§ **TASK**
Extract the data exactly, missing nothing.

Data entries:
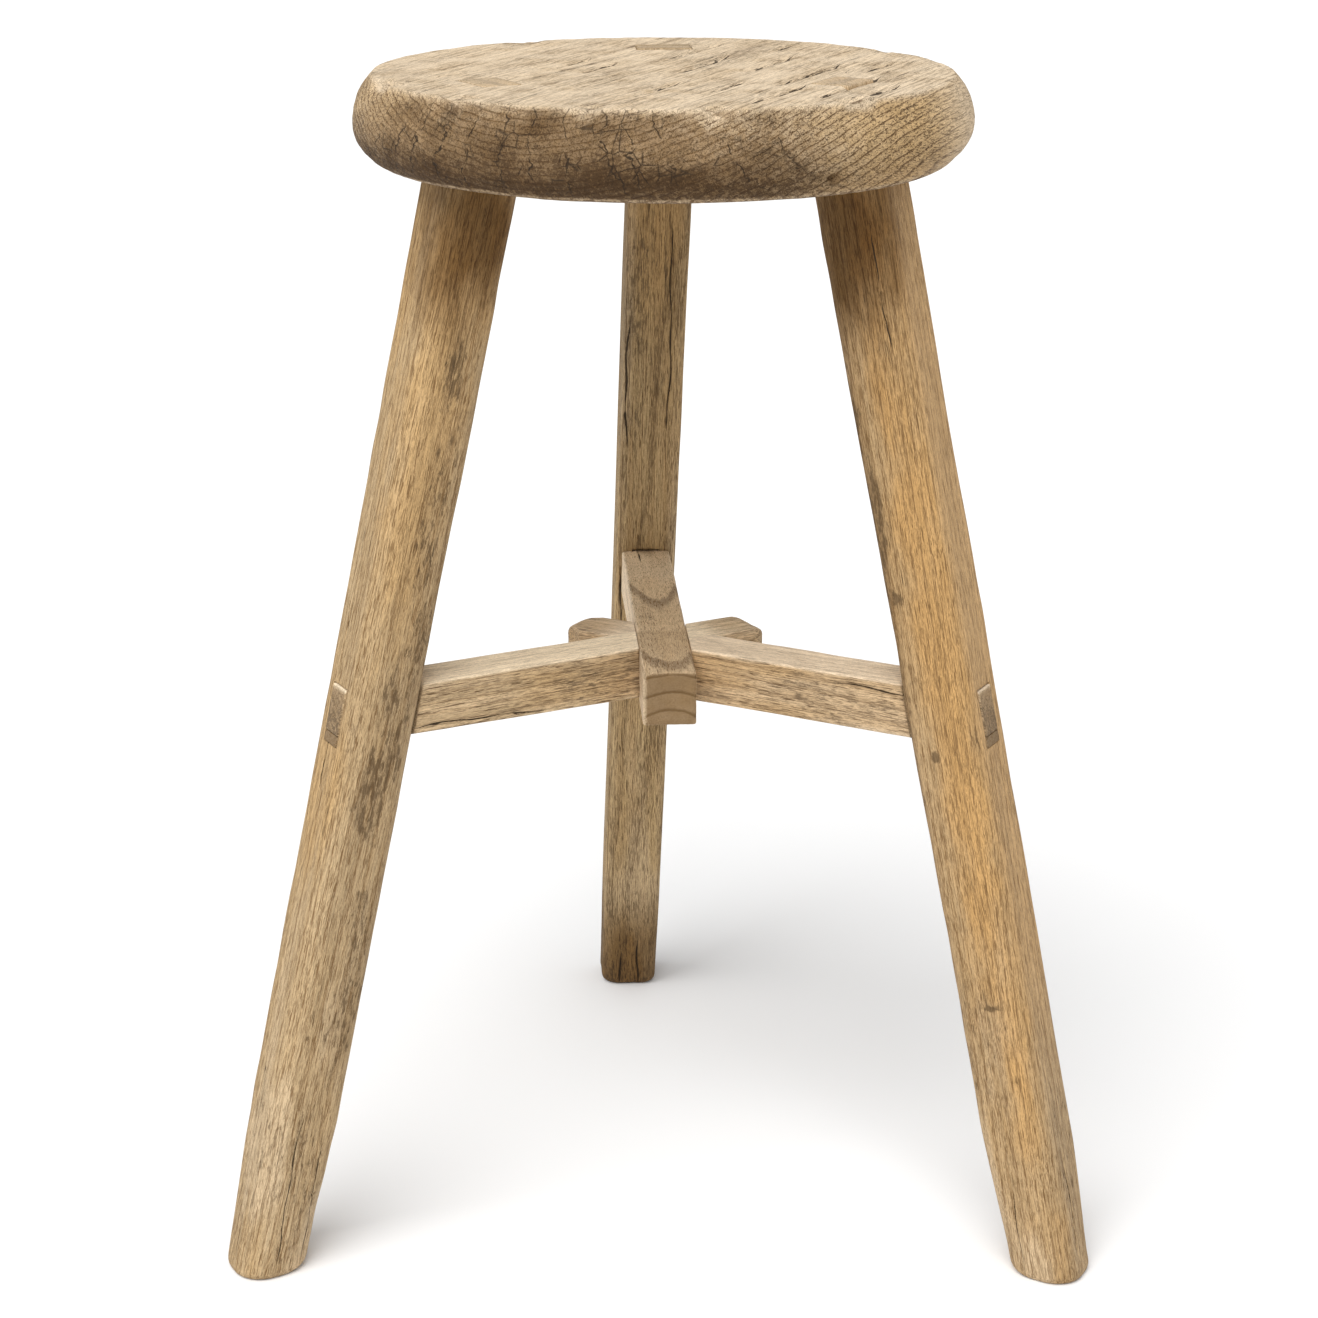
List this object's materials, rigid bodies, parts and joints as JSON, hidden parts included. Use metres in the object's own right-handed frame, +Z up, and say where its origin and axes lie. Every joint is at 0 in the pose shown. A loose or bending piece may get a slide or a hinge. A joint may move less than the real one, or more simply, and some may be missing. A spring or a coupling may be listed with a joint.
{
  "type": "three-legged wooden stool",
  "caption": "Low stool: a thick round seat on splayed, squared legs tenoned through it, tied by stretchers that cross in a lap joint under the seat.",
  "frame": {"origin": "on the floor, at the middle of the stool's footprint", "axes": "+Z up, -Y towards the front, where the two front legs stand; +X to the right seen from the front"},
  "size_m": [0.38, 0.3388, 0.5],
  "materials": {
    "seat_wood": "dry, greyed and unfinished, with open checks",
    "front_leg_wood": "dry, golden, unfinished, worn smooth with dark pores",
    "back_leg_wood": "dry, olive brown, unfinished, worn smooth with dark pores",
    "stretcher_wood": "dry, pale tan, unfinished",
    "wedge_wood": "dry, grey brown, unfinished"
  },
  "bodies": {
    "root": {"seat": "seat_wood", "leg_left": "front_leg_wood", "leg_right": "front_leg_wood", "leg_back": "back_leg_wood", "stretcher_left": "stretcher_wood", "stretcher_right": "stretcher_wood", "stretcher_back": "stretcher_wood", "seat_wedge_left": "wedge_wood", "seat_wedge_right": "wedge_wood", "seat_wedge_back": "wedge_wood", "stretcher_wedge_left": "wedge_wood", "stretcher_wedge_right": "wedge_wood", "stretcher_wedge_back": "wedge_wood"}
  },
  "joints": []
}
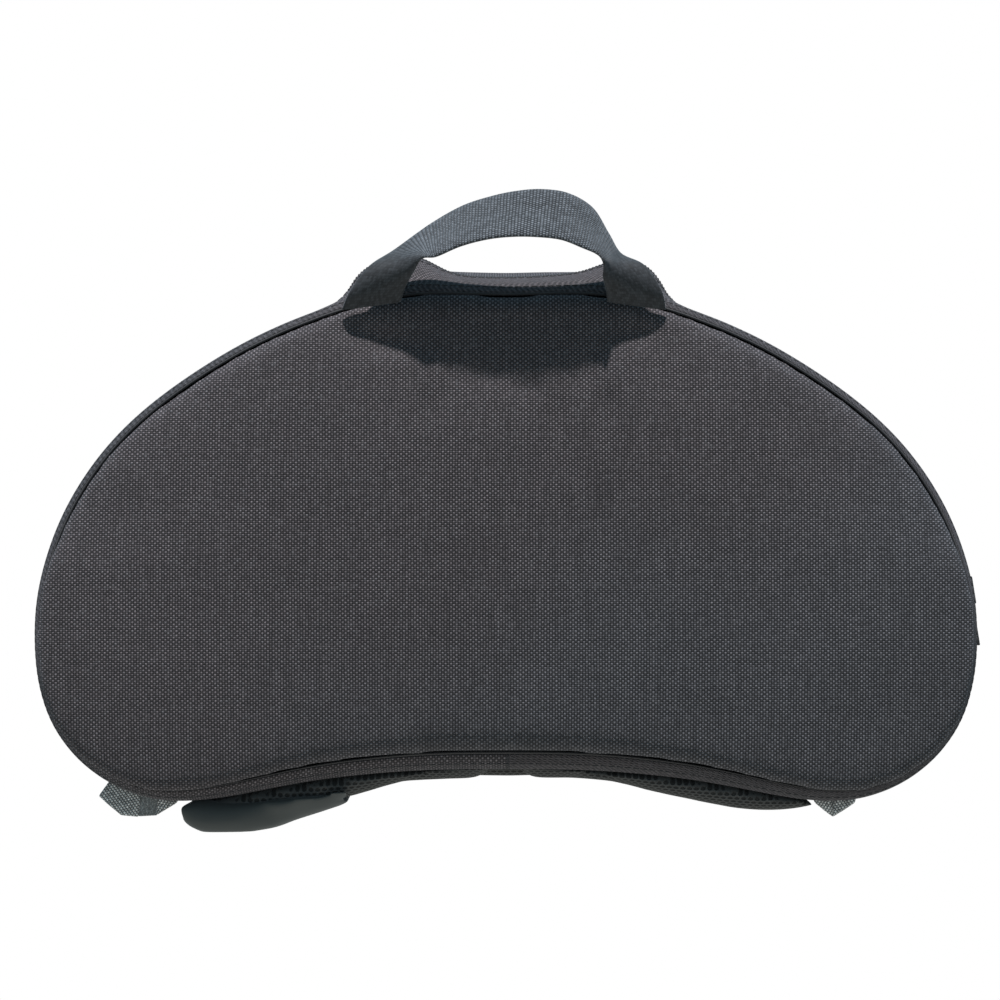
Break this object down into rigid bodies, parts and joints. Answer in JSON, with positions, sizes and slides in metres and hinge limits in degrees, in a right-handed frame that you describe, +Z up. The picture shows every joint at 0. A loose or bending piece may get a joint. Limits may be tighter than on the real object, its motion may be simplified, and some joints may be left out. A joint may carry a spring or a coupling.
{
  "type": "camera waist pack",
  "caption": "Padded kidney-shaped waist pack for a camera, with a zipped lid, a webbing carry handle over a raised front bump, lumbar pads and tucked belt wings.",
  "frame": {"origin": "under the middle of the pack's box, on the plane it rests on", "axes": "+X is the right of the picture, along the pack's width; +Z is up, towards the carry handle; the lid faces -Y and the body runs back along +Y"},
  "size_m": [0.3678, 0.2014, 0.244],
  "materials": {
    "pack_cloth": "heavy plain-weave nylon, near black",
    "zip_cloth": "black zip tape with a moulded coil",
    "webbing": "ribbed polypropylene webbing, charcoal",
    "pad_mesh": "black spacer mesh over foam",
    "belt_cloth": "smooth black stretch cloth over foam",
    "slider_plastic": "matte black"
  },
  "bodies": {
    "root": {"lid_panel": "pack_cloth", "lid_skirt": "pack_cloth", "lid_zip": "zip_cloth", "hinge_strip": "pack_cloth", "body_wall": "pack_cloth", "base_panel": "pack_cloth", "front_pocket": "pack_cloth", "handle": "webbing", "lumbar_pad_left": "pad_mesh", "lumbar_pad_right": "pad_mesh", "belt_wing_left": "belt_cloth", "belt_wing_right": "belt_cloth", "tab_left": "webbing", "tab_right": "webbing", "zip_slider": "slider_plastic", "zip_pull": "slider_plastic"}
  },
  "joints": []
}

§ **THE RESPONSE**
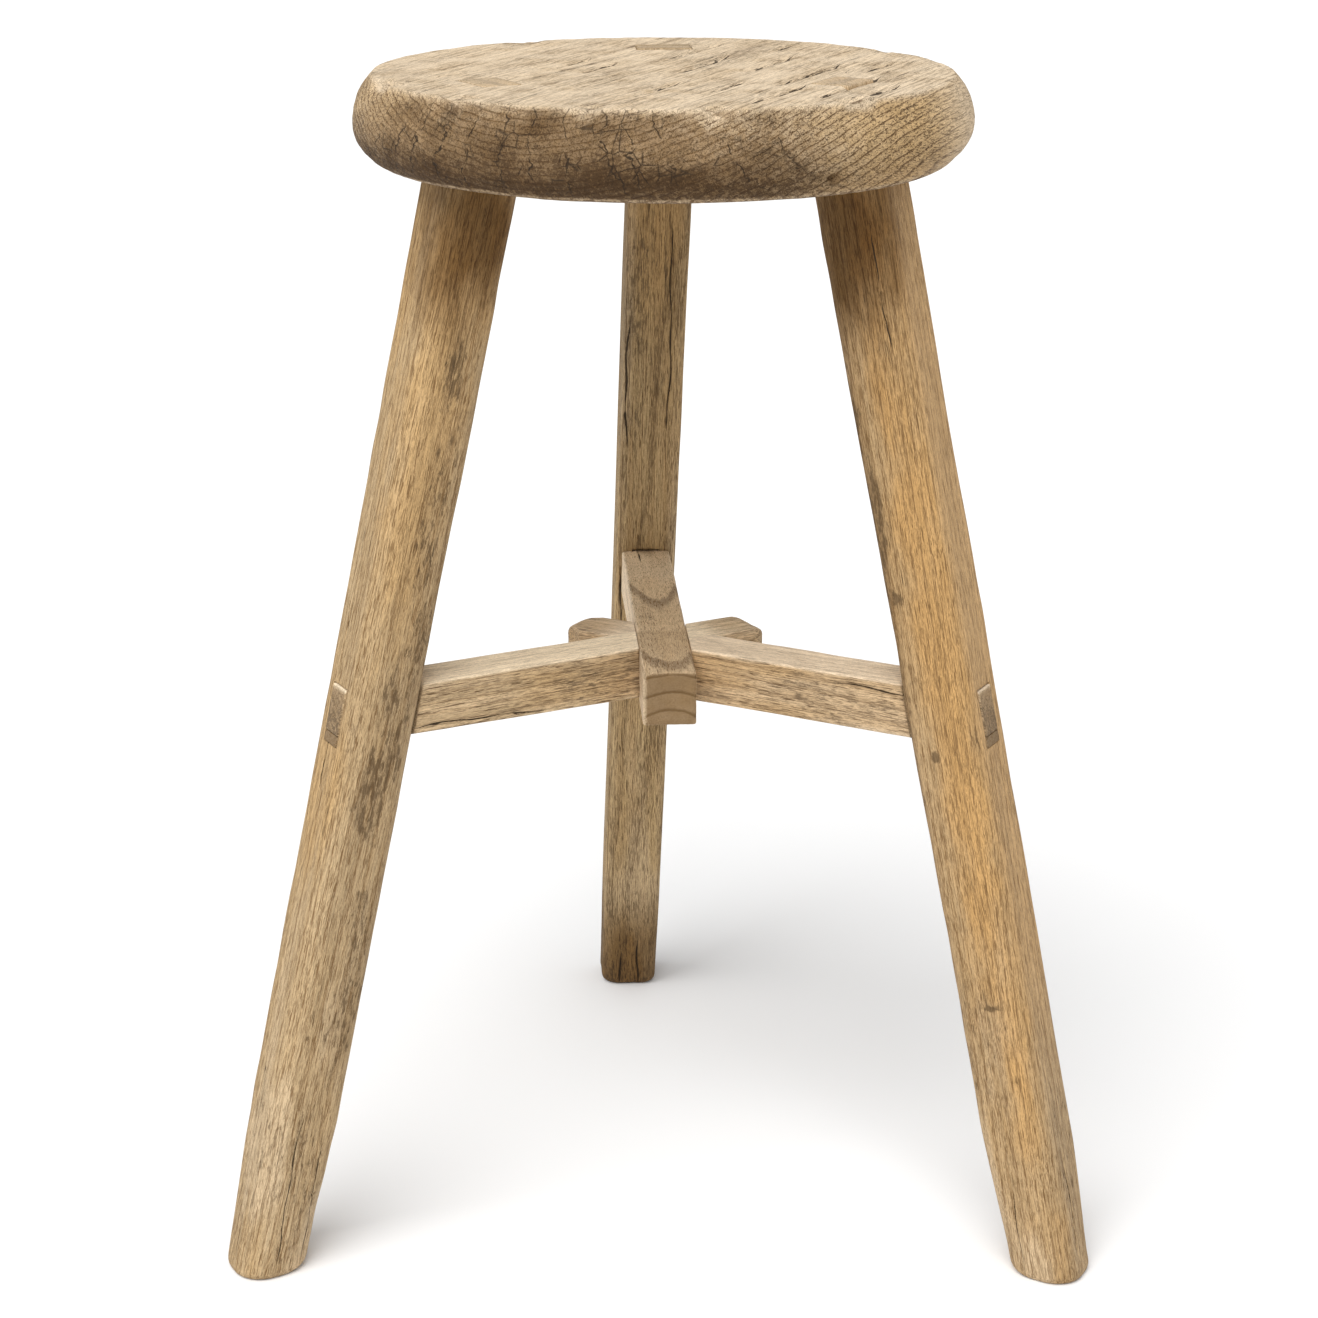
List this object's materials, rigid bodies, parts and joints as JSON, hidden parts included. Use metres in the object's own right-handed frame, +Z up, and say where its origin and axes lie. Every joint is at 0 in the pose shown. A loose or bending piece may get a slide or a hinge. A joint may move less than the real one, or more simply, and some may be missing. A spring or a coupling may be listed with a joint.
{
  "type": "three-legged wooden stool",
  "caption": "Low stool: a thick round seat on splayed, squared legs tenoned through it, tied by stretchers that cross in a lap joint under the seat.",
  "frame": {"origin": "on the floor, at the middle of the stool's footprint", "axes": "+Z up, -Y towards the front, where the two front legs stand; +X to the right seen from the front"},
  "size_m": [0.38, 0.3388, 0.5],
  "materials": {
    "seat_wood": "dry, greyed and unfinished, with open checks",
    "front_leg_wood": "dry, golden, unfinished, worn smooth with dark pores",
    "back_leg_wood": "dry, olive brown, unfinished, worn smooth with dark pores",
    "stretcher_wood": "dry, pale tan, unfinished",
    "wedge_wood": "dry, grey brown, unfinished"
  },
  "bodies": {
    "root": {"seat": "seat_wood", "leg_left": "front_leg_wood", "leg_right": "front_leg_wood", "leg_back": "back_leg_wood", "stretcher_left": "stretcher_wood", "stretcher_right": "stretcher_wood", "stretcher_back": "stretcher_wood", "seat_wedge_left": "wedge_wood", "seat_wedge_right": "wedge_wood", "seat_wedge_back": "wedge_wood", "stretcher_wedge_left": "wedge_wood", "stretcher_wedge_right": "wedge_wood", "stretcher_wedge_back": "wedge_wood"}
  },
  "joints": []
}
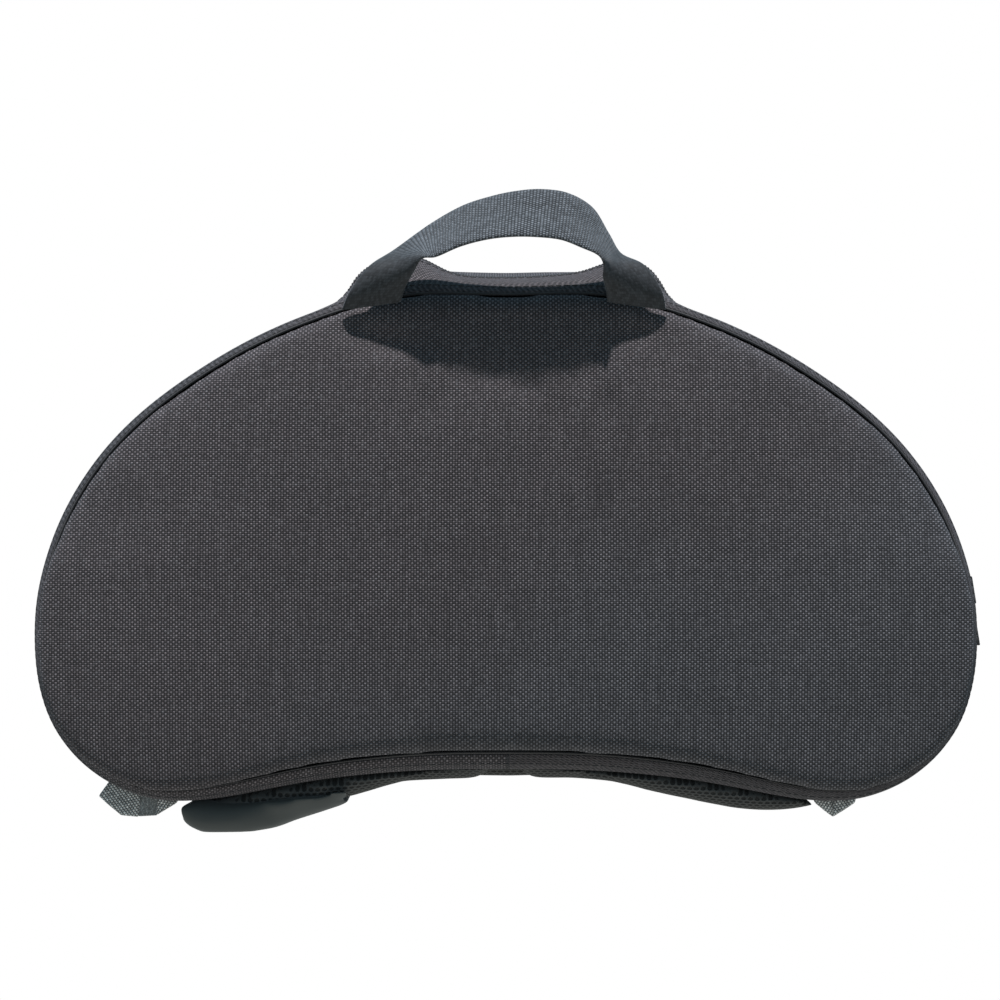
Break this object down into rigid bodies, parts and joints. Answer in JSON, with positions, sizes and slides in metres and hinge limits in degrees, in a right-handed frame that you describe, +Z up. The picture shows every joint at 0. A loose or bending piece may get a joint. Limits may be tighter than on the real object, its motion may be simplified, and some joints may be left out. A joint may carry a spring or a coupling.
{
  "type": "camera waist pack",
  "caption": "Padded kidney-shaped waist pack for a camera, with a zipped lid, a webbing carry handle over a raised front bump, lumbar pads and tucked belt wings.",
  "frame": {"origin": "under the middle of the pack's box, on the plane it rests on", "axes": "+X is the right of the picture, along the pack's width; +Z is up, towards the carry handle; the lid faces -Y and the body runs back along +Y"},
  "size_m": [0.3678, 0.2014, 0.244],
  "materials": {
    "pack_cloth": "heavy plain-weave nylon, near black",
    "zip_cloth": "black zip tape with a moulded coil",
    "webbing": "ribbed polypropylene webbing, charcoal",
    "pad_mesh": "black spacer mesh over foam",
    "belt_cloth": "smooth black stretch cloth over foam",
    "slider_plastic": "matte black"
  },
  "bodies": {
    "root": {"lid_panel": "pack_cloth", "lid_skirt": "pack_cloth", "lid_zip": "zip_cloth", "hinge_strip": "pack_cloth", "body_wall": "pack_cloth", "base_panel": "pack_cloth", "front_pocket": "pack_cloth", "handle": "webbing", "lumbar_pad_left": "pad_mesh", "lumbar_pad_right": "pad_mesh", "belt_wing_left": "belt_cloth", "belt_wing_right": "belt_cloth", "tab_left": "webbing", "tab_right": "webbing", "zip_slider": "slider_plastic", "zip_pull": "slider_plastic"}
  },
  "joints": []
}